> _What is being asked_:
Could every line of the data be printed exactly as it reads?

=======

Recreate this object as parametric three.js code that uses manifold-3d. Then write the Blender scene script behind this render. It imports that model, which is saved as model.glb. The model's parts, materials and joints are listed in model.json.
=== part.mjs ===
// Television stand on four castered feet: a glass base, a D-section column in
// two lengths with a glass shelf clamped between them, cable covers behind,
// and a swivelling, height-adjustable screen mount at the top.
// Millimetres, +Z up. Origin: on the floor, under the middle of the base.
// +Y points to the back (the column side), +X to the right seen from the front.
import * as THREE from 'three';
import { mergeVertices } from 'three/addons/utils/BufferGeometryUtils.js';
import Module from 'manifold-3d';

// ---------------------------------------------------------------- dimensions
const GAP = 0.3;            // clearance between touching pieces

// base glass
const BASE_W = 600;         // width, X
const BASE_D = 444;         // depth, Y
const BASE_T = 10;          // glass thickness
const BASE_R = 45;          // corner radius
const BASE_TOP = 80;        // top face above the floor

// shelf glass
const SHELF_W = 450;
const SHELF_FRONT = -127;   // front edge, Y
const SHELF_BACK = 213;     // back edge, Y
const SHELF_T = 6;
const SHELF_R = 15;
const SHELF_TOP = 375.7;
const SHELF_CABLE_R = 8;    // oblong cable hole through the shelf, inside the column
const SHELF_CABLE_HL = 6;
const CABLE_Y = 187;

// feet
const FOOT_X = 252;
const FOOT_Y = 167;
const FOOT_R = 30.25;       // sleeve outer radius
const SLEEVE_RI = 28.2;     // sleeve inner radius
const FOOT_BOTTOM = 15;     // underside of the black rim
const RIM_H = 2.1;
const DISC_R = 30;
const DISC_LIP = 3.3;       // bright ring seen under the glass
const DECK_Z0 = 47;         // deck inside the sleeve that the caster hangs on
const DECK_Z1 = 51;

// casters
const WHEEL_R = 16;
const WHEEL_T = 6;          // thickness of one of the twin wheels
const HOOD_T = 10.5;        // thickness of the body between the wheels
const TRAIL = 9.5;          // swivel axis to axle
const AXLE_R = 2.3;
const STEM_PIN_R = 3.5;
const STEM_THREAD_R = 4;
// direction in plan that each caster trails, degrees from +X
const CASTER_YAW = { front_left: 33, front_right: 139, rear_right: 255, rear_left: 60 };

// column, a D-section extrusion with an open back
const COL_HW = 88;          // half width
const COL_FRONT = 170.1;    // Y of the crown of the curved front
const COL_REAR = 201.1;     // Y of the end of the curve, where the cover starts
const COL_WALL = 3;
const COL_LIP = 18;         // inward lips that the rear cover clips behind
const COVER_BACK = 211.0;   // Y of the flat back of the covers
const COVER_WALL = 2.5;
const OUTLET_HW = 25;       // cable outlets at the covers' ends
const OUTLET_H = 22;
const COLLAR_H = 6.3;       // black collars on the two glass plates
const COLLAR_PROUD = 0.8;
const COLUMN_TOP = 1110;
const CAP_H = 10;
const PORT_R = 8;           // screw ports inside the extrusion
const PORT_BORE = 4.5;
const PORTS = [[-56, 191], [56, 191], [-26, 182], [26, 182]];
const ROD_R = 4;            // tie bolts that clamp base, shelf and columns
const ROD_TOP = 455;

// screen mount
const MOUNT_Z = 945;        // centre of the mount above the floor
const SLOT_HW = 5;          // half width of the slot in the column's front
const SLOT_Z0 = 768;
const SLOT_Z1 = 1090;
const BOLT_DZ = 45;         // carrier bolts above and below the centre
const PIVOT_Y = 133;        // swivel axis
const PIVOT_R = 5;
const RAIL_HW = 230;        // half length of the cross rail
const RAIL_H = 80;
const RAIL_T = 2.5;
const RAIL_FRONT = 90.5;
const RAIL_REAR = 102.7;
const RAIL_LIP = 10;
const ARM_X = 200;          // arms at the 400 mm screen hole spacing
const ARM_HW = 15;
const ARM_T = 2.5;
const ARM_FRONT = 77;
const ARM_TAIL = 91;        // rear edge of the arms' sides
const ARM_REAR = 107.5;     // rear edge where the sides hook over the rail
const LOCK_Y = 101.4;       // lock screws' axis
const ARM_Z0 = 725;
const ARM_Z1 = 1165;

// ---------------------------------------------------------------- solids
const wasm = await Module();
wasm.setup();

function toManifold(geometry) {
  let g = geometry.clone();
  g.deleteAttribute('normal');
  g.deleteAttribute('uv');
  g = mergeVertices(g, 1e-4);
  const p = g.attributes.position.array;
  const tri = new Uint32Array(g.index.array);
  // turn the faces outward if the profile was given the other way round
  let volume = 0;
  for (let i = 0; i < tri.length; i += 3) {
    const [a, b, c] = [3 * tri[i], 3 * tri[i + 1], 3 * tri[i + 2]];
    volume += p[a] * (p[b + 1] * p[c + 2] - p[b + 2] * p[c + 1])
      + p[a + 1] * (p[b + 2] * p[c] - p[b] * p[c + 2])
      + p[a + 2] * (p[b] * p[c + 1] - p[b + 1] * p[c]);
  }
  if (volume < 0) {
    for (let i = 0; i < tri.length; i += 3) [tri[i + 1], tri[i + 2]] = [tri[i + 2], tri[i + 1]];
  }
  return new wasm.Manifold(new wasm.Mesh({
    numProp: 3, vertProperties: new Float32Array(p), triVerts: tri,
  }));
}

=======

> _Response_:
Recreate this object as parametric three.js code that uses manifold-3d. Then write the Blender scene script behind this render. It imports that model, which is saved as model.glb. The model's parts, materials and joints are listed in model.json.
=== part.mjs ===
// Television stand on four castered feet: a glass base, a D-section column in
// two lengths with a glass shelf clamped between them, cable covers behind,
// and a swivelling, height-adjustable screen mount at the top.
// Millimetres, +Z up. Origin: on the floor, under the middle of the base.
// +Y points to the back (the column side), +X to the right seen from the front.
import * as THREE from 'three';
import { mergeVertices } from 'three/addons/utils/BufferGeometryUtils.js';
import Module from 'manifold-3d';

// ---------------------------------------------------------------- dimensions
const GAP = 0.3;            // clearance between touching pieces

// base glass
const BASE_W = 600;         // width, X
const BASE_D = 444;         // depth, Y
const BASE_T = 10;          // glass thickness
const BASE_R = 45;          // corner radius
const BASE_TOP = 80;        // top face above the floor

// shelf glass
const SHELF_W = 450;
const SHELF_FRONT = -127;   // front edge, Y
const SHELF_BACK = 213;     // back edge, Y
const SHELF_T = 6;
const SHELF_R = 15;
const SHELF_TOP = 375.7;
const SHELF_CABLE_R = 8;    // oblong cable hole through the shelf, inside the column
const SHELF_CABLE_HL = 6;
const CABLE_Y = 187;

// feet
const FOOT_X = 252;
const FOOT_Y = 167;
const FOOT_R = 30.25;       // sleeve outer radius
const SLEEVE_RI = 28.2;     // sleeve inner radius
const FOOT_BOTTOM = 15;     // underside of the black rim
const RIM_H = 2.1;
const DISC_R = 30;
const DISC_LIP = 3.3;       // bright ring seen under the glass
const DECK_Z0 = 47;         // deck inside the sleeve that the caster hangs on
const DECK_Z1 = 51;

// casters
const WHEEL_R = 16;
const WHEEL_T = 6;          // thickness of one of the twin wheels
const HOOD_T = 10.5;        // thickness of the body between the wheels
const TRAIL = 9.5;          // swivel axis to axle
const AXLE_R = 2.3;
const STEM_PIN_R = 3.5;
const STEM_THREAD_R = 4;
// direction in plan that each caster trails, degrees from +X
const CASTER_YAW = { front_left: 33, front_right: 139, rear_right: 255, rear_left: 60 };

// column, a D-section extrusion with an open back
const COL_HW = 88;          // half width
const COL_FRONT = 170.1;    // Y of the crown of the curved front
const COL_REAR = 201.1;     // Y of the end of the curve, where the cover starts
const COL_WALL = 3;
const COL_LIP = 18;         // inward lips that the rear cover clips behind
const COVER_BACK = 211.0;   // Y of the flat back of the covers
const COVER_WALL = 2.5;
const OUTLET_HW = 25;       // cable outlets at the covers' ends
const OUTLET_H = 22;
const COLLAR_H = 6.3;       // black collars on the two glass plates
const COLLAR_PROUD = 0.8;
const COLUMN_TOP = 1110;
const CAP_H = 10;
const PORT_R = 8;           // screw ports inside the extrusion
const PORT_BORE = 4.5;
const PORTS = [[-56, 191], [56, 191], [-26, 182], [26, 182]];
const ROD_R = 4;            // tie bolts that clamp base, shelf and columns
const ROD_TOP = 455;

// screen mount
const MOUNT_Z = 945;        // centre of the mount above the floor
const SLOT_HW = 5;          // half width of the slot in the column's front
const SLOT_Z0 = 768;
const SLOT_Z1 = 1090;
const BOLT_DZ = 45;         // carrier bolts above and below the centre
const PIVOT_Y = 133;        // swivel axis
const PIVOT_R = 5;
const RAIL_HW = 230;        // half length of the cross rail
const RAIL_H = 80;
const RAIL_T = 2.5;
const RAIL_FRONT = 90.5;
const RAIL_REAR = 102.7;
const RAIL_LIP = 10;
const ARM_X = 200;          // arms at the 400 mm screen hole spacing
const ARM_HW = 15;
const ARM_T = 2.5;
const ARM_FRONT = 77;
const ARM_TAIL = 91;        // rear edge of the arms' sides
const ARM_REAR = 107.5;     // rear edge where the sides hook over the rail
const LOCK_Y = 101.4;       // lock screws' axis
const ARM_Z0 = 725;
const ARM_Z1 = 1165;

// ---------------------------------------------------------------- solids
const wasm = await Module();
wasm.setup();

function toManifold(geometry) {
  let g = geometry.clone();
  g.deleteAttribute('normal');
  g.deleteAttribute('uv');
  g = mergeVertices(g, 1e-4);
  const p = g.attributes.position.array;
  const tri = new Uint32Array(g.index.array);
  // turn the faces outward if the profile was given the other way round
  let volume = 0;
  for (let i = 0; i < tri.length; i += 3) {
    const [a, b, c] = [3 * tri[i], 3 * tri[i + 1], 3 * tri[i + 2]];
    volume += p[a] * (p[b + 1] * p[c + 2] - p[b + 2] * p[c + 1])
      + p[a + 1] * (p[b + 2] * p[c] - p[b] * p[c + 2])
      + p[a + 2] * (p[b] * p[c + 1] - p[b + 1] * p[c]);
  }
  if (volume < 0) {
    for (let i = 0; i < tri.length; i += 3) [tri[i + 1], tri[i + 2]] = [tri[i + 2], tri[i + 1]];
  }
  return new wasm.Manifold(new wasm.Mesh({
    numProp: 3, vertProperties: new Float32Array(p), triVerts: tri,
  }));
}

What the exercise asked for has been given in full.